Of course, building a brokerage forces WeWork to reconcile with the fact that it may be a real estate company after all.
“We are in the real estate industry,” Fano said. “We don’t deny that. We love real estate. We just think the traditional real estate model is one that needed some rethinking. To say that we’re a real estate company is like saying Apple is an aluminum company because they consume a lot of aluminum. Ultimately we want to focus on the people and helping companies be successful.”
HQ is distinct from WeWork’s enterprise business, which caters to companies of 1,000 people or more, and from its traditional coworking enterprise that services outfits with 10 people or less. Separately, it also recently launched Powered by We, an office consulting service that manages the design and construction of offices for big corporate tenants. As was widely reported, it just nailed down a big contract to renovate UBS’ 100,000-square-foot offices in Weehawken, N.J.
Coworking competitor Knotel criticized WeWork’s move into the brokerage world as part of its push to appeal to a broader range of tenants.

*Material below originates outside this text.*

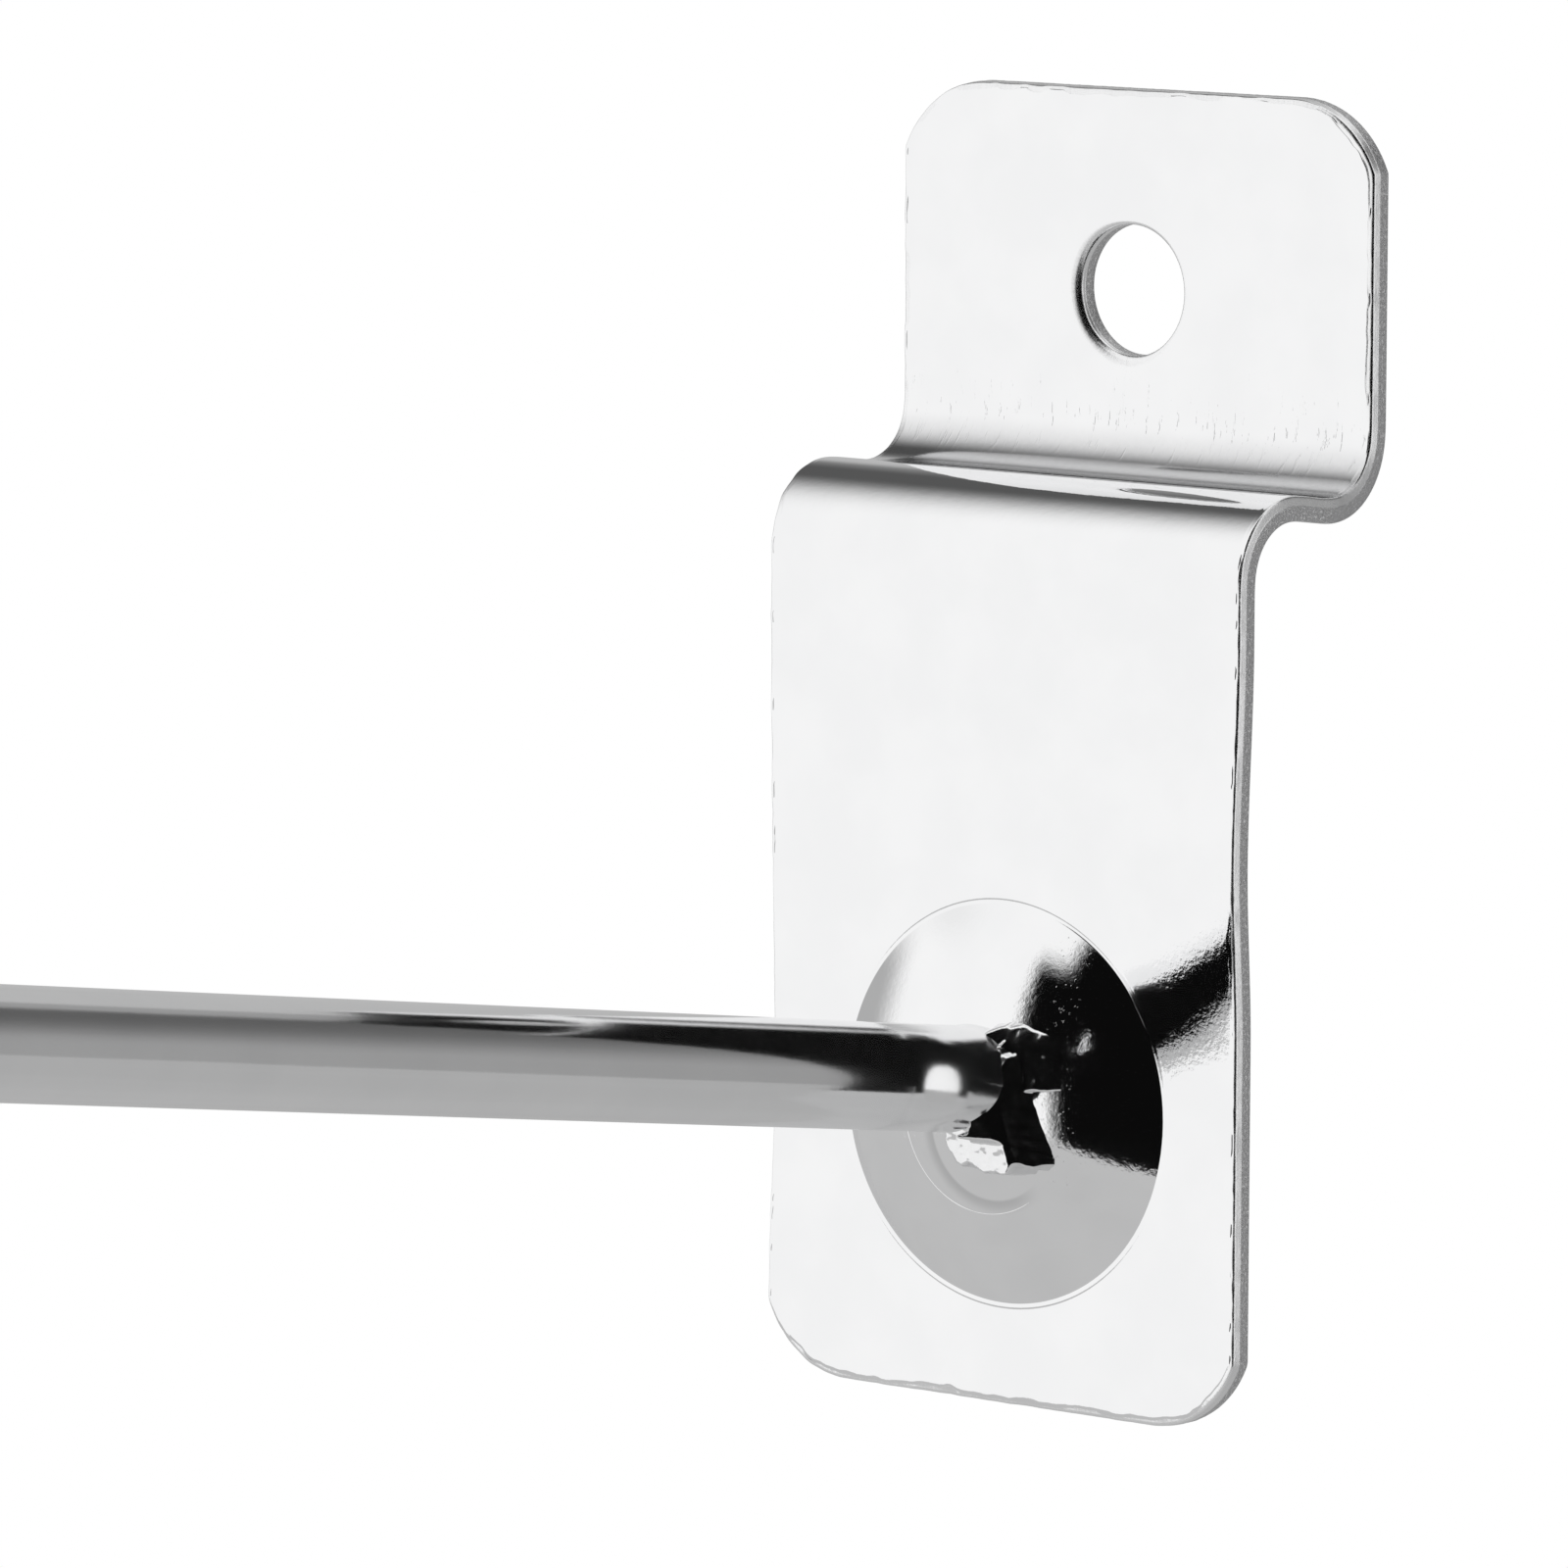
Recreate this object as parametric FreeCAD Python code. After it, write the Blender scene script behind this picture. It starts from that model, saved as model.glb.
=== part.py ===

“As the market leader that created this category, Knotel has dozens of locations today which serve many businesses that have fled coworking,” said Eugene Lee, the company’s global head of real estate and business development, in a statement. “We understand that coworking operators are desperate to get away from peddling phone booth sized offices and beer (but no meat), but it will be difficult to reinvent themselves. It’s also telling when they get into brokerage to profit from finding companies space somewhere else, because their current, capital intensive product is a bad fit.”